Children At Risk officials say undercover police often raid such establishments. But it’s usually the women — who are often Asian or Latina — who ended up getting arrested and not the men running the illicit businesses.

“These girls are victims, a lot of them are essentially hostages,” said James “Jamey” Caruthers, an attorney for Children At Risk. “They are in debt bondage or are afraid. There are language barriers or cultural barriers, so they don’t understand the American system of justice. They will never testify against the owners.”

But Texas already has laws on the books that go after operators.

The state passed a new law last year allowing the Texas Attorney General to use deceptive trade practice to go after businesses marketing themselves as massage establishments when they don’t have a state license for such services.

State law allows the AG’s office to not only shut down the businesses but to assess financial penalties as well. But the law is so new no cases are known.

The group credited the AG’s office for its aggressive efforts in the area. Just two years ago the office created the Human Trafficking and Transnational Organized Crime Unit that works on criminal prosecution.

A University of Texas study released this January estimated that the state had about 300,000 victims of human trafficking. Nearly 80,000 were minors who were victims of sex trafficking.

Children At Risk officials have worked with the state to develop training for teachers to help identify kids who might be victims but noted that such training is not mandatory. They said more needs to be done to address the culture that props up such dangerous businesses.

“We wouldn’t have trafficking if we didn’t have men who wanted to buy young women,”Sanborn said. “We need to take the market away and end the demand. That’s what’s happening here with all these massage parlors.”

The group’s analysis comes just after federal officials shut down the classified website Backpage.com and charged seven people associated with the site with human trafficking and money laundering.

Last month, Congress passed federal legislation that allows victims of sex trafficking to sue websites for facilitating in their abuse. Craigslist closed its personal ads listings just a few days later.

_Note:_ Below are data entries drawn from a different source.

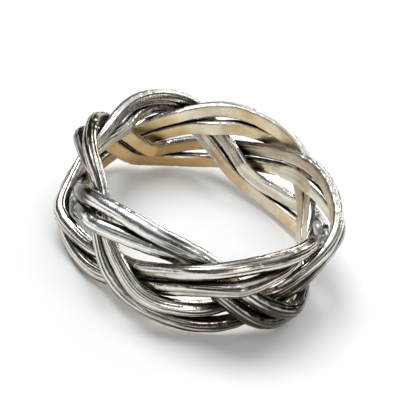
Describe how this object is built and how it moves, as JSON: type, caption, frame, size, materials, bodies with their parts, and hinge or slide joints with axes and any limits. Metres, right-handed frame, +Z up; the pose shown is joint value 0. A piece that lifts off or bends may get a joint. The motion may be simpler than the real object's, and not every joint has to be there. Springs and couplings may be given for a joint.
{
  "type": "braided band ring",
  "caption": "Silver finger ring, a flat plait of three doubled wires closed into a band, with domed wire ends at its closing joint.",
  "frame": {"origin": "on the finger hole's axis, at the height of the surface that the ring lies on", "axes": "+Z up along the finger hole's axis, +X to the right as seen from the front, -Y to the front of the ring"},
  "size_m": [0.0233, 0.0241, 0.0086],
  "materials": {
    "silver": "polished sterling silver with blackened grooves, fine draw lines and a satin warm inside"
  },
  "bodies": {
    "root": {"strand_a_upper_wire": "silver", "strand_a_lower_wire": "silver", "strand_b_upper_wire": "silver", "strand_b_lower_wire": "silver", "strand_c_upper_wire": "silver", "strand_c_lower_wire": "silver", "closing_end_inner": "silver", "closing_end_outer": "silver"}
  },
  "joints": []
}
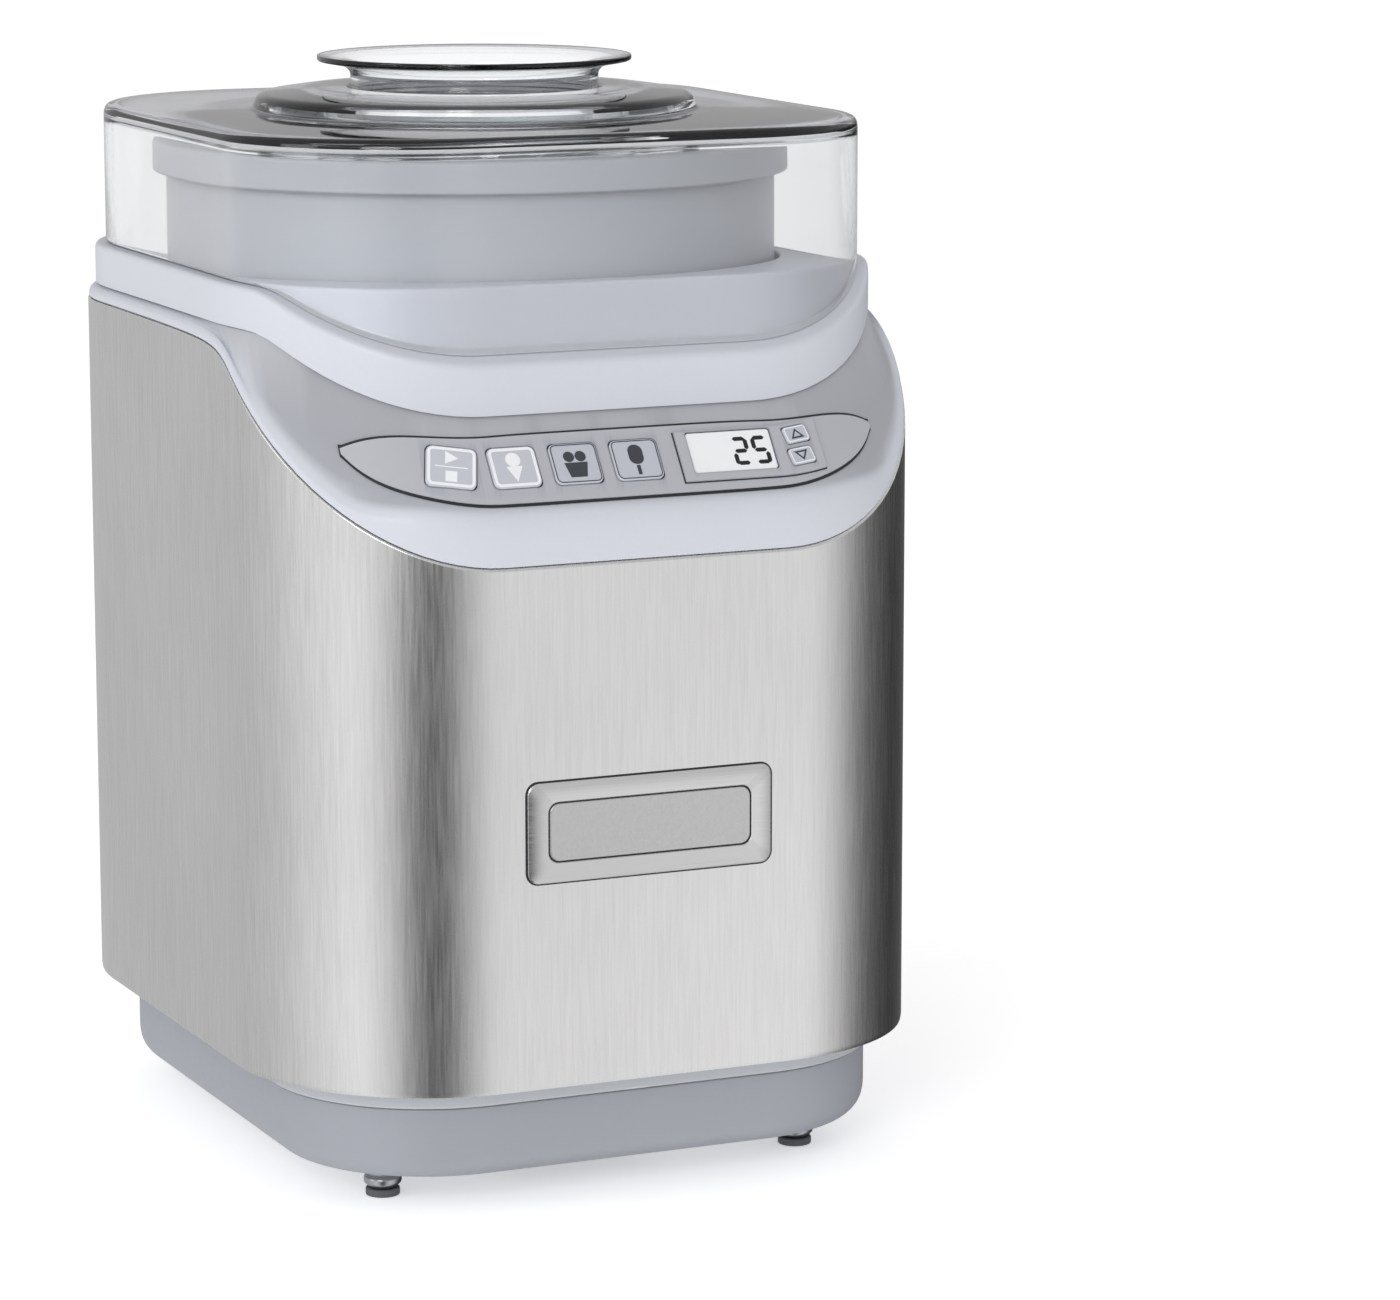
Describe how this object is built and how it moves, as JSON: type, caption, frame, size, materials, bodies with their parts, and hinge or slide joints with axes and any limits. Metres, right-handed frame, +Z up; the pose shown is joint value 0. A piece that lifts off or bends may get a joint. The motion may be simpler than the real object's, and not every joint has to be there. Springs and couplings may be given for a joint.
{
  "type": "ice cream maker",
  "caption": "Countertop ice cream maker: brushed metal body, sloped keypad and display, freezer bowl turned by a geared motor, still paddle, clear lid and ingredient cup.",
  "frame": {"origin": "on the surface it stands on, under the middle of the body", "axes": "+Z up, front with the keypad towards -Y, +X to the object's left side as it faces a user standing in front, which is the viewer's right"},
  "size_m": [0.186, 0.214, 0.29],
  "materials": {
    "stainless_wrap": "fine upright brushed grain",
    "housing_plastic": "satin",
    "collar_plastic": "satin",
    "plinth_plastic": "satin",
    "trim_plastic": "satin",
    "foot_metal": "satin",
    "foot_rubber": "matt",
    "badge_metal": "brushed along its length",
    "inlay_metal": "satin",
    "membrane_film": "satin film",
    "display_glass": "backlit liquid crystal",
    "lit_key": "satin, white outline",
    "grey_key": "satin, dark outline",
    "circuit_board": "solder mask",
    "black_plastic": "moulded",
    "plain_steel": "zinc plated",
    "lamination_steel": "stacked sheets",
    "bronze_bush": "sintered",
    "coil_winding": "enamelled wire",
    "gear_nylon": "moulded",
    "bowl_plastic": "satin",
    "bowl_aluminium": "spun",
    "coolant_gel": "gel",
    "paddle_plastic": "moulded",
    "clear_plastic": "clear, polished"
  },
  "bodies": {
    "base": {"foot_cup_1": "foot_metal", "foot_cup_2": "foot_metal", "foot_cup_3": "foot_metal", "foot_cup_4": "foot_metal", "foot_pad_1": "foot_rubber", "foot_pad_2": "foot_rubber", "foot_pad_3": "foot_rubber", "foot_pad_4": "foot_rubber", "plinth_tray": "plinth_plastic", "trim_frame": "trim_plastic", "metal_wrap": "stainless_wrap", "badge_plate": "badge_metal", "badge_inlay": "inlay_metal", "upper_housing": "housing_plastic", "deck_collar": "collar_plastic", "bowl_well": "collar_plastic", "cord_gland": "black_plastic", "control_membrane": "membrane_film", "display_bezel": "membrane_film", "display_window": "display_glass", "control_board": "circuit_board", "power_board": "circuit_board", "gearbox_plate": "plain_steel", "gearbox_cover": "black_plastic", "gearbox_screw_1": "plain_steel", "gearbox_screw_2": "plain_steel", "gearbox_screw_3": "plain_steel", "gearbox_screw_4": "plain_steel", "lower_bush": "bronze_bush", "upper_bush": "bronze_bush", "idler_axle": "plain_steel", "motor_stator": "lamination_steel", "motor_coil": "coil_winding", "motor_bracket_upper": "plain_steel", "motor_bracket_lower": "plain_steel"},
    "output_drive": {"output_gear": "gear_nylon", "output_shaft": "plain_steel", "drive_hub": "gear_nylon"},
    "idler": {"idler_gear": "gear_nylon"},
    "motor_spindle": {"motor_rotor": "lamination_steel", "motor_shaft": "plain_steel", "motor_pinion": "bronze_bush", "motor_fan": "black_plastic"},
    "bowl": {"bowl_outer_shell": "bowl_plastic", "bowl_coolant": "coolant_gel", "bowl_inner_liner": "bowl_aluminium"},
    "paddle": {"mixing_paddle": "paddle_plastic"},
    "lid": {"clear_lid": "clear_plastic"},
    "cup": {"ingredient_cup": "clear_plastic"},
    "start_stop_button": {"start_stop_key": "lit_key"},
    "ice_cream_button": {"ice_cream_key": "lit_key"},
    "gelato_button": {"gelato_key": "grey_key"},
    "sorbet_button": {"sorbet_key": "grey_key"},
    "time_up_button": {"time_up_key": "grey_key"},
    "time_down_button": {"time_down_key": "grey_key"}
  },
  "joints": [
    {"name": "drive_spin", "type": "hinge", "parent": "base", "child": "output_drive", "pos_m": [0, 0.00935, 0.09], "axis": [0, 0, 1], "continuous": true},
    {"name": "idler_spin", "type": "hinge", "parent": "base", "child": "idler", "pos_m": [-0.03076, -0.02141, 0.09], "axis": [0, 0, 1], "continuous": true},
    {"name": "motor_spin", "type": "hinge", "parent": "base", "child": "motor_spindle", "pos_m": [-0.00424, -0.04793, 0.09], "axis": [0, 0, 1], "continuous": true},
    {"name": "bowl_lift", "type": "slide", "parent": "output_drive", "child": "bowl", "axis": [0, 0, 1], "range_m": [0, 0.14]},
    {"name": "paddle_lift", "type": "slide", "parent": "base", "child": "paddle", "axis": [0, 0, 1], "range_m": [0, 0.3]},
    {"name": "lid_lift", "type": "slide", "parent": "base", "child": "lid", "axis": [0, 0, 1], "range_m": [0, 0.375]},
    {"name": "cup_lift", "type": "slide", "parent": "lid", "child": "cup", "axis": [0, 0, 1], "range_m": [0, 0.08]},
    {"name": "start_stop_press", "type": "slide", "parent": "base", "child": "start_stop_button", "axis": [0.0979, 0.7937, -0.6004], "range_m": [0, 0.0006], "stiffness_N_per_m": 400, "springref_m": -0.0005},
    {"name": "ice_cream_press", "type": "slide", "parent": "base", "child": "ice_cream_button", "axis": [0, 0.8006, -0.5992], "range_m": [0, 0.0006], "stiffness_N_per_m": 400, "springref_m": -0.0005},
    {"name": "gelato_press", "type": "slide", "parent": "base", "child": "gelato_button", "axis": [0, 0.8006, -0.5992], "range_m": [0, 0.0006], "stiffness_N_per_m": 400, "springref_m": -0.0005},
    {"name": "sorbet_press", "type": "slide", "parent": "base", "child": "sorbet_button", "axis": [0, 0.8006, -0.5992], "range_m": [0, 0.0006], "stiffness_N_per_m": 400, "springref_m": -0.0005},
    {"name": "time_up_press", "type": "slide", "parent": "base", "child": "time_up_button", "axis": [-0.0648, 0.7963, -0.6014], "range_m": [0, 0.0006], "stiffness_N_per_m": 400, "springref_m": -0.0005},
    {"name": "time_down_press", "type": "slide", "parent": "base", "child": "time_down_button", "axis": [-0.0624, 0.7964, -0.6015], "range_m": [0, 0.0006], "stiffness_N_per_m": 400, "springref_m": -0.0005}
  ],
  "couplings": [
    {"joint": "idler_spin", "follows": "drive_spin", "ratio": -4.8},
    {"joint": "motor_spin", "follows": "drive_spin", "ratio": 19.2},
    {"joint": "paddle_lift", "follows": "bowl_lift", "ratio": 2.11},
    {"joint": "lid_lift", "follows": "bowl_lift", "ratio": 2.64}
  ]
}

But Sanborn said the law that shut down Backpage won’t be much help in addressing Rubmaps, which is based in Cyprus. Officials representing the site could not be reached for comment, but there is a tool for reporting suspected human trafficking on its site.

“In the event we become aware of any incident of trafficking, we take swift internal action and cooperate enthusiastically with state and federal law enforcement officials assigned to combating this vile abuse of human rights,” says a statement on Rubmaps’ site.